Это предположение имело под собой достаточно веское основание.
Из секретных документов британского Форин оффис известно, что политические переговоры в Москве в последнюю неделю июля зашли в тупик в основном из-за того, что стороны не смогли договориться о единой трактовке термина "косвенная агрессия". Для англичан и французов трактовка русских довольно широкая - была неприемлема. При такой трактовке Советы могли оправдать интервенцию в Финляндию и Прибалтийские государства даже при отсутствии серьезной угрозы со стороны нацистов. Лондон на это не соглашался, хотя французы готовы были пойти на уступки.
Кроме того, русские настаивали на том, чтобы военное соглашение, досконально определяющее "методы, формы и размеры" военной помощи, которую три государства окажут друг другу, вступило в силу одновременно с договором о взаимопомощи. Западные державы были невысокого мнения о военной мощи России {Британское верховное командование, как впоследствии и немецкое командование, сильно недооценивало мощь Красной Армии. По большей части это произошло, вероятно, из-за докладов военных атташе, поступавших из Москвы. 6 марта, например, военный атташе Файрбрейс и военно-воздушный атташе Хэллауэлл в пространном докладе в Лондон писали, что, хотя Красная Армия и ВВС способны достаточно хорошо обороняться, вести серьезные наступательные действия они не могут. Хэллауэлл полагал, что препятствием для советской авиации, так же как для армии, "будет отсутствие нормально функционирующих служб, равно как и действия противника". Файрбрейс находил, что чистка среди командного состава сильно ослабила Красную Армию, но отмечал, что "Красная Армия считает войну неизбежной и наверняка напряженно к ней готовится". Прим. авт.} и пытались поколебать позиции Молотова. Они соглашались только на то, чтобы переговоры между представителями военных начались после подписания договора. Но русские были непреклонны. 17 июня англичане предложили пойти на компромисс: начать военные переговоры сразу, если Советский Союз не будет настаивать на одновременном подписании политического и военного договоров и согласится с английским определением "косвенной агрессии". Молотов ответил недвусмысленным отказом: пока французы и англичане не согласятся принять политический и военный договор в одном пакете, продолжать переговоры не имеет смысла. Угроза русских прервать переговоры вызвала переполох в Париже, где о советско-германском флирте знали больше, чем в Лондоне. Возможно, благодаря давлению французов английское правительство 23 июля неохотно согласилось на переговоры о заключении военной конвенции, хотя и не приняло русской трактовки "косвенной агрессии".
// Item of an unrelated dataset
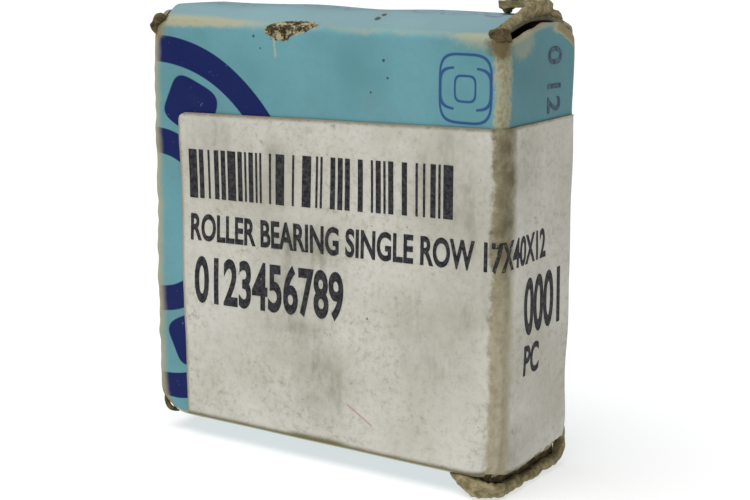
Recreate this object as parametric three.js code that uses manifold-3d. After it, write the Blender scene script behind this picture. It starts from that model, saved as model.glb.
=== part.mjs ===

Чемберлен весьма прохладно относился к вопросу о военных переговорах {2 Стрэнг, прибывший в Москву для переговоров с Молотовым, относился к этому вопросу еще сдержаннее. "Это просто невероятно, - писал он 20 июля в Форин оффис, - что мы вынуждены разговаривать о военных тайнах с Советским правительством, даже не будучи уверенными в том, станет ли оно нашим союзником".
Взгляд русских на этот вопрос оказался прямо противоположным. Он был изложен Молотовым 27 июля членам англо-французской делегации" "Очень важно было увидеть, сколько дивизий сможет выделить каждая сторона для общего дела и где эти дивизии будут размещены". Еще не связав себя политическими обязательствами, русские хотели знать, на какую военную помощь Запада они могут рассчитывать.
– Прим. авт.}. 1 августа посол в Лондоне фон Дирксен сообщал в Берлин, что в английских правительственных кругах к ведущимся военным переговорам "относятся скептически".